The U.S. government has an interest in keeping inflation low since high levels of inflation cause a decrease in the value of the dollar on the international market. The Federal Reserve, the nation’s central bank, monitors the behavior of the bond market and will intervene to stimulate the economy by lowering the mortgage rate. This is accomplished by buying enough mortgage bonds to lower the interest rate. If raising the interest rate seems appropriate, the Federal Reserve will sell mortgage bonds while raising the Fed Funds rate, which is the rate at which banks borrow money from the Federal Reserve for investment. The trend in policy under Donald Trump has been to raise the Fed rate to stop the rise of inflation and strengthening the value of the US Dollar.

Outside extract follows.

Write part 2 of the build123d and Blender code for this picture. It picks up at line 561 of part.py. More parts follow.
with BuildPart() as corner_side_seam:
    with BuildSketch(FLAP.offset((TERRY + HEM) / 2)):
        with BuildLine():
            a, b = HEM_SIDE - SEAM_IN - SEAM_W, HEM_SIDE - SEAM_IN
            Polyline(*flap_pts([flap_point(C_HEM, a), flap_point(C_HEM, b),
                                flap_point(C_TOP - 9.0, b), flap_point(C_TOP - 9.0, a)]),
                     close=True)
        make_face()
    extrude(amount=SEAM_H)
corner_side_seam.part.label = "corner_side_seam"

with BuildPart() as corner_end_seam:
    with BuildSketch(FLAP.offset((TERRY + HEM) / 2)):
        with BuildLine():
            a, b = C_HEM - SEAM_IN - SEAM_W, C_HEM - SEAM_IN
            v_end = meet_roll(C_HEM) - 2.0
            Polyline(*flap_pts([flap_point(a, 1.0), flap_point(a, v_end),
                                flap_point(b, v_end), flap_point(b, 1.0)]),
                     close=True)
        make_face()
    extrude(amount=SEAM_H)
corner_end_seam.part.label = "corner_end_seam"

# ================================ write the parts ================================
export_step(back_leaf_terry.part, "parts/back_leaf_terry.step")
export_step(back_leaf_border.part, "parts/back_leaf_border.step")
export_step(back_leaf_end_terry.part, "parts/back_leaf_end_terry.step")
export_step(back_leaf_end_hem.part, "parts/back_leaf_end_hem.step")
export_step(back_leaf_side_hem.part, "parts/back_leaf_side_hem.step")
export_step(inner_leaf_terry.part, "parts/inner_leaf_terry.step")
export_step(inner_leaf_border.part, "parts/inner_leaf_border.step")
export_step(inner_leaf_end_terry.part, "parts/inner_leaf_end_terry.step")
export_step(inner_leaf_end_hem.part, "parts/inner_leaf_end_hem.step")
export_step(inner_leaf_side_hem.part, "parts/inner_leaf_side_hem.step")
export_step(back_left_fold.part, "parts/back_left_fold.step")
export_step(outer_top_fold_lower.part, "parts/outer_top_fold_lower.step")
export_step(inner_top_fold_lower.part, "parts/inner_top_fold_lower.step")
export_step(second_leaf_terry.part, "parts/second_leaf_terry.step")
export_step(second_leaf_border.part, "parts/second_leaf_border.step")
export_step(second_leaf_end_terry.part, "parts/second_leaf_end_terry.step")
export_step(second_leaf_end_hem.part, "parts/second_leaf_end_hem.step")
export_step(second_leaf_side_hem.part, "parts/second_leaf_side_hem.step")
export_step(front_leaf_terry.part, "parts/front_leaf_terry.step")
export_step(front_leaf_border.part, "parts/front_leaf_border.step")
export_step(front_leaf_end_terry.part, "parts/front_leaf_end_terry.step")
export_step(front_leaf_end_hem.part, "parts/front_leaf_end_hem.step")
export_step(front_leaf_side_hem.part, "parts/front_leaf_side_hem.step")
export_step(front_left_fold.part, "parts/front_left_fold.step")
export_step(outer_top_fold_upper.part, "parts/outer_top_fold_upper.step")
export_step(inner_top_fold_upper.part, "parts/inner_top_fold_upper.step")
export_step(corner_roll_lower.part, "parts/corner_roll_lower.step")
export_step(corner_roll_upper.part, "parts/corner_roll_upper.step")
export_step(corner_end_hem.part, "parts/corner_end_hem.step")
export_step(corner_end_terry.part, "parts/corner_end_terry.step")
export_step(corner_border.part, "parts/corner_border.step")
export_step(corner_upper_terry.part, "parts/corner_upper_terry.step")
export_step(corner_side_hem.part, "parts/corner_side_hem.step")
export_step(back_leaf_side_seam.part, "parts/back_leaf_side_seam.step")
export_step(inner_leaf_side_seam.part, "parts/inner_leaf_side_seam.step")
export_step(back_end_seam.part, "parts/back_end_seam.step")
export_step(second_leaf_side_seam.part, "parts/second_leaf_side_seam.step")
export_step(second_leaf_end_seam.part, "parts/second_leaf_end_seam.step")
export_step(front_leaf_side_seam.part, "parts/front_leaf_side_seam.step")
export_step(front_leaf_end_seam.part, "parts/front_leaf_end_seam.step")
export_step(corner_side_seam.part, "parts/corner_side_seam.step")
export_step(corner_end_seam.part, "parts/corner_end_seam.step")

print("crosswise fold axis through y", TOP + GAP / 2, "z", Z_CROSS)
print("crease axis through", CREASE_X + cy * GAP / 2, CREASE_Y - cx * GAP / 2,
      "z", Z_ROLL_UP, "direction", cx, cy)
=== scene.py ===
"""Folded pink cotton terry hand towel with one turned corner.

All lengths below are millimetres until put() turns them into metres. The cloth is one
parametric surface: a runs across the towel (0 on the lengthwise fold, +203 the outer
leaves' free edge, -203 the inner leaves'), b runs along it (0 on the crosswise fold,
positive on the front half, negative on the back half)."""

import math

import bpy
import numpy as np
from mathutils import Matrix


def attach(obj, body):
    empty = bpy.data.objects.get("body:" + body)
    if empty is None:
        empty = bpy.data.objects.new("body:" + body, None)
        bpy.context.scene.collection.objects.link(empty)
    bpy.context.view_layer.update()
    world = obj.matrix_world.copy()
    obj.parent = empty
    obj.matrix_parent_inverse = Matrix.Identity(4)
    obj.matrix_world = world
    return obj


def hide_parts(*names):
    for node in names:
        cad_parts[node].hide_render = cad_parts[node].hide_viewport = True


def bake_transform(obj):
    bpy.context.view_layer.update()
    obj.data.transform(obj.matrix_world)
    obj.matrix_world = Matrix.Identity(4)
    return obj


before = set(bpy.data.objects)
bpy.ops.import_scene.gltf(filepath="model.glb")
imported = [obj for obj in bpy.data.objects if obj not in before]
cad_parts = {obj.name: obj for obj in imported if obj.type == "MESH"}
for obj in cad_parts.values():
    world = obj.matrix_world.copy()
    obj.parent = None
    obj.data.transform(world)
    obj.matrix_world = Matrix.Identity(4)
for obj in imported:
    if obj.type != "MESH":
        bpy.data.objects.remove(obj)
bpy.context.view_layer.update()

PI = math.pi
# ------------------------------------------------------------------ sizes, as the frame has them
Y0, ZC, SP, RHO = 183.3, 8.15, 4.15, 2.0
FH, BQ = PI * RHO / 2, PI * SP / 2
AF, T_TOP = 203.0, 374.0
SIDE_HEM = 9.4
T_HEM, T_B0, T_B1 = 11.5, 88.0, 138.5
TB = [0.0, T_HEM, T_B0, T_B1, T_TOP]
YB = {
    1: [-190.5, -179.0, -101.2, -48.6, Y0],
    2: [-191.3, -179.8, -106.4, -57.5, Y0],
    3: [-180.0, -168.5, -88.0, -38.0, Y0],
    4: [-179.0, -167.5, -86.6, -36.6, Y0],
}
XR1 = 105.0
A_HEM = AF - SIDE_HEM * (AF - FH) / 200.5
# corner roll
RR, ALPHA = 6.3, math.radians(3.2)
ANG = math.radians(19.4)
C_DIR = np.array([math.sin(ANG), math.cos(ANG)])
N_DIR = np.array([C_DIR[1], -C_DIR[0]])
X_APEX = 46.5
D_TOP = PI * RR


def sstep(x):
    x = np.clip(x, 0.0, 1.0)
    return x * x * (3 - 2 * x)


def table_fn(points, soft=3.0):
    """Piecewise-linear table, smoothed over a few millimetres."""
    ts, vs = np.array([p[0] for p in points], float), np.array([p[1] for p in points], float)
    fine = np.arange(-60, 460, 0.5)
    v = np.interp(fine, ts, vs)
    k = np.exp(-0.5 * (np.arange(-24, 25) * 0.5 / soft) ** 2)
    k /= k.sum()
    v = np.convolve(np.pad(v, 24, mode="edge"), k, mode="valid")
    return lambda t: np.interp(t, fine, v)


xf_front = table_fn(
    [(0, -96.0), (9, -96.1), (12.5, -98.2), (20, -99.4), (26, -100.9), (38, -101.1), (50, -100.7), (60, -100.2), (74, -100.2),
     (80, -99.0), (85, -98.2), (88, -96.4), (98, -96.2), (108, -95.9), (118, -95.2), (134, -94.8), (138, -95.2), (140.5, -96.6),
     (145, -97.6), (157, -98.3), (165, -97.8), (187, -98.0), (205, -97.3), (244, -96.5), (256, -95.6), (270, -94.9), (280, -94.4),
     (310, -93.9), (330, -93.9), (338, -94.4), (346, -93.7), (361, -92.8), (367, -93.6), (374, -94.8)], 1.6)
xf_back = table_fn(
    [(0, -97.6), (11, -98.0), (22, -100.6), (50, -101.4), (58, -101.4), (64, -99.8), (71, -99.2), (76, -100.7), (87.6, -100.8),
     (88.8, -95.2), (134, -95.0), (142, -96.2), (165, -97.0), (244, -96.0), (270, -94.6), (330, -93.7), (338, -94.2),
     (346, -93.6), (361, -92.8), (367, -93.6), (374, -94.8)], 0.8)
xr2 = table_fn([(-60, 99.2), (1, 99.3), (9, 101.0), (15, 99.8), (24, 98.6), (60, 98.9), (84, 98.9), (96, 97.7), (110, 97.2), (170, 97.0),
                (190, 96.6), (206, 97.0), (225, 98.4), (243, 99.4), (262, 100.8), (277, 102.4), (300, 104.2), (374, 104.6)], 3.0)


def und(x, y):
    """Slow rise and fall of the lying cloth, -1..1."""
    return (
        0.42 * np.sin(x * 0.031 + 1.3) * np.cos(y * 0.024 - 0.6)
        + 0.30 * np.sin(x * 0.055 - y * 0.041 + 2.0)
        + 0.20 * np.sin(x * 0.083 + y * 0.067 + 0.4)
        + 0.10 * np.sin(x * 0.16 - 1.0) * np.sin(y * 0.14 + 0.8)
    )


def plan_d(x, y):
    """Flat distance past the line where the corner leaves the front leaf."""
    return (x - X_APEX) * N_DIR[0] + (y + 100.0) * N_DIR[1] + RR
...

Many have argued against this but it very clear without a rise in interest rates inflation could become out of control. 

Bonds are Safer


When there’s uncertainty in the economy, many investors look for safer places than the stock market to put their money. Bonds in general are seen as a safe investment, including mortgage bonds. When more investors seek the safety of mortgage bonds, the increased demand leads to a drop in interest prices. On the other hand, when the economy is doing well and the stock market is outperforming bonds, then mortgage bonds are sold off and the mortgage interest rate rises. In this case, the stock market is not driving the mortgage rate but it does play a role in whether it goes up or down. Under Donald Trump investors confidence have risen as showin by the increased investment in the US stock market. This has caused interest rates to rise dramatically since the beginning of 2018. 

The Housing Market


Another contributing factor in Mortgage Rates is the supply and demand of homes for sale. When there is low inventory (Fewer homes for sale) but demand is high, lenders typically raise interest rates. If inventory is high lenders typically lower interest rates to attract buyers. In many cases, housing inventory statistics effect interest rates even more than the stock market. 

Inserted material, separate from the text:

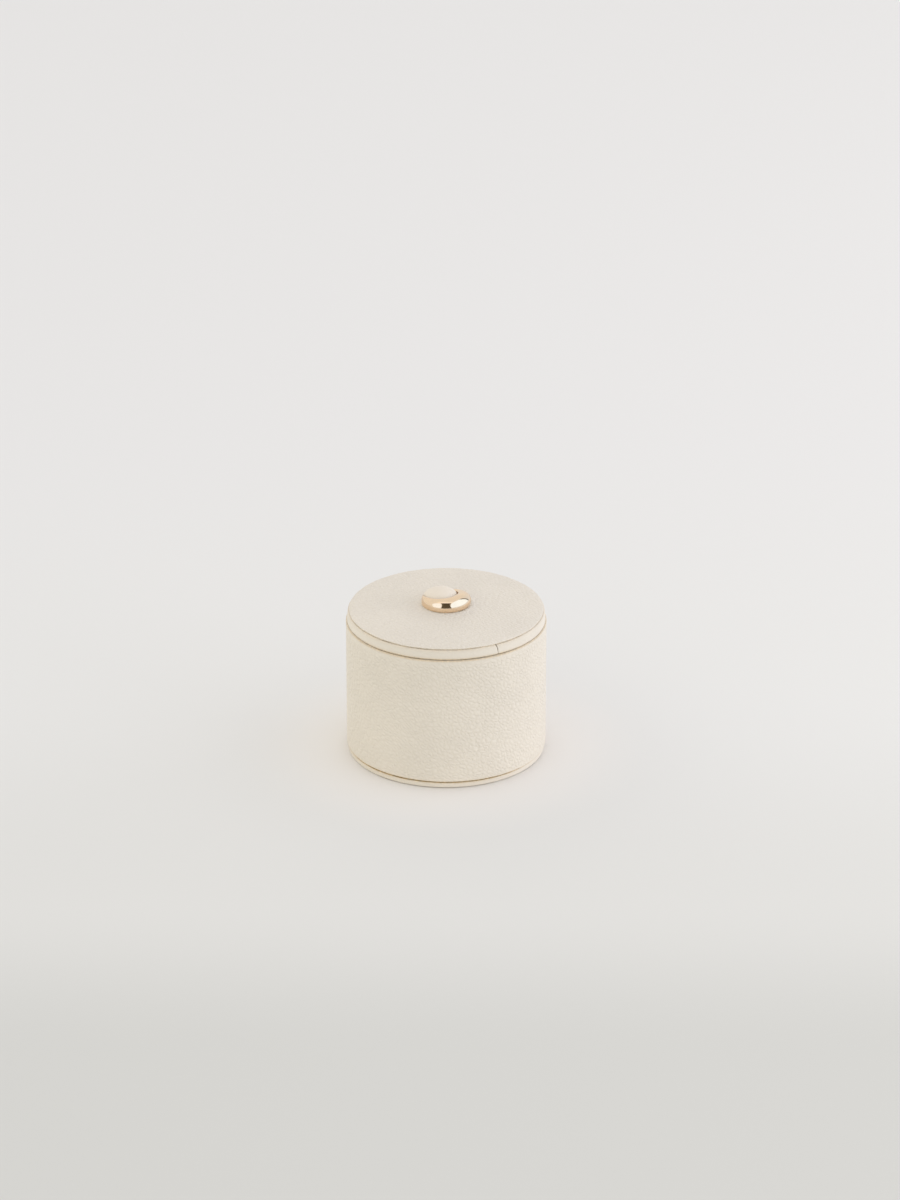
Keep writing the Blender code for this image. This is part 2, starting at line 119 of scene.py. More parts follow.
SETTLED_FROM = 12.0  # radius from which the cover settles unevenly
SETTLED_REACH = 16.0
LINING_RIPPLE = 0.07
RIPPLE_HEIGHT = 11.0  # height over which a ripple turns by one radian
RIPPLE_FADE = 5.0
FOLD_WAVE = 0.05
FOLD_FADE = 2.0
CUSHION_PUCKER = 0.05
PADDING_DENT = 0.06
PADDING_FADE = 3.0
PLUG_PUCKER = 0.05
PLUG_SAG = 0.07
PLUG_RIM = 3.0  # width that stays flat under the plug's edge
PLUG_RIM_FADE = 14.0
PLUG_MIDDLE = 12.0  # radius within which the sag dies out again

# Raw colour along the leather's edges, partly the cut edge's own tan and partly painted warm shade in the
# seams: how far it reaches from an edge, in mm, and its share
FOOT_STAIN_AND_SHADE = (0.35, 0.45)
RIM_STAIN_AND_SHADE = (0.45, 0.70)
BASE_STAIN_AND_SHADE = (0.55, 0.50)
BAND_FOLD_STAIN_AND_SHADE = (0.35, 0.95)
BAND_TOP_STAIN_AND_SHADE = (0.25, 0.50)
STAIN_AND_SHADE_WANDER = 0.15

# Stretches round the case: the middle, the half length and the fade, in degrees
FOOT_SEAM = (-110, 46, 31)  # where the foot's seam shows
# the stretch where the band's raw edges also take painted warm shade
BAND_STAINED_AND_SHADED = (-98, 42, 25)
BAND_DIP = (-115, 12, 10)  # where the band's upper edge dips
BAND_LOW_RIGHT = (0, 40, 25)  # where its lower edge reaches furthest
BAND_LOW_LEFT = (180, 35, 20)

# Knob, in mm
KNOB_RADIUS = 9.9
KNOB_BORE = 6.9  # radius of the dome's seat
KNOB_REACH = 3.1  # from the knob's axis to the seat's
KNOB_THIN_AT = math.radians(135)  # where the crescent is thinnest
KNOB_RIM = 0.3  # its least width
KNOB_HEIGHT = 4.6
KNOB_PLATE = 0.8  # thickness of the plate under the dome
KNOB_STEP = 0.1  # the lowest crest stands this far above the plate
BLUNT_TAPER = 0.22  # how the crest falls towards the front tip
LONG_TAPER = 0.8  # and towards the back tip
KNOB_SWELL = 0.42  # rise of the lid's leather, pressed up round the knob's foot
SWELL_REACH = 2.0
CREST_IN = 0.28  # place of the crest, in widths of the crescent from the seat
BORE_WALL = 0.88  # top of the seat's wall, of the crest's height above the plate
BELLY = 0.31  # height of the widest girth, of the crest's
FOOT_IN = 0.12  # how far the foot draws in, in widths
FOOT_ROW = 0.8  # a row of points lies this far inside the foot
FLANK_POWER = 0.9  # under 1 the flank is fuller than an ellipse
STUD_RADIUS = 1.5
DOME_SIDE = 1.1  # height of the dome's upright side
DOME_FLAT = 0.45  # the dome's enamel stays this far below its solid's top

# Seams
CASE_SEAM_AT = math.radians(90)
BAND_SEAM_AT = math.radians(-59.6)
SEAM_ROLL = 0.10  # mm that the leather's edges roll down into a seam
ROLL_REACH = 0.35  # mm over which they do
SEAM_GAP_REACH = 1.2  # mm over which a seam's gap and its bend fade out
SEAM_BEND_REACH = 4.0
SEAM_STEPS = (0.0, 0.08, 0.16, 0.28, 0.42, 0.6, 0.85, 1.15)  # mm from a seam, finer close to it

# Mesh
FINE = 640  # steps round the case for leather with a raised grain
SMOOTH = 480  # steps round the other pieces
KNOB_STEPS = 240
FOOT_PARTS = 8  # parts of the crescent's section: round its foot, up its flank and over its crest
FLANK_PARTS = 28
CREST_PARTS = 10
DOME_ROWS = 37
COVER_ROWS = 100
COVER_UNDER_ROWS = 16
PADDING_ROWS = 32
PADDING_STEPS = 240
CUSHION_STEPS = 176
GRAIN_STEP = 0.42  # mm between rows of a grained face
SOFT_STEPS = 5
SOFT_SHARE = 0.48  # a soft corner takes at most this share of a run
SHARP = math.radians(50)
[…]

After the “Mortgage Meltdown”, lenders began tightening guidelines making it more difficult for someone to purchase a home. Because it was more difficult to obtain a mortgage, fewer construction loans were offered and home inventory has dropped.  The lack of construction lending has also led to higher prices. Any time you have low inventory and high demand, prices typically increase.  

If Trump were to deregulate and loosen bank lending guidelines, it would be possible to increase inventory via construction lending and this could lower interest rates. By relaxing lending guidelines we may see a strong stock market, low interest rates, and controlled inflation. 

Interest rates are on the rise through August 2018 and unless the Government eases regulation, we will see more interest rate hikes in the future.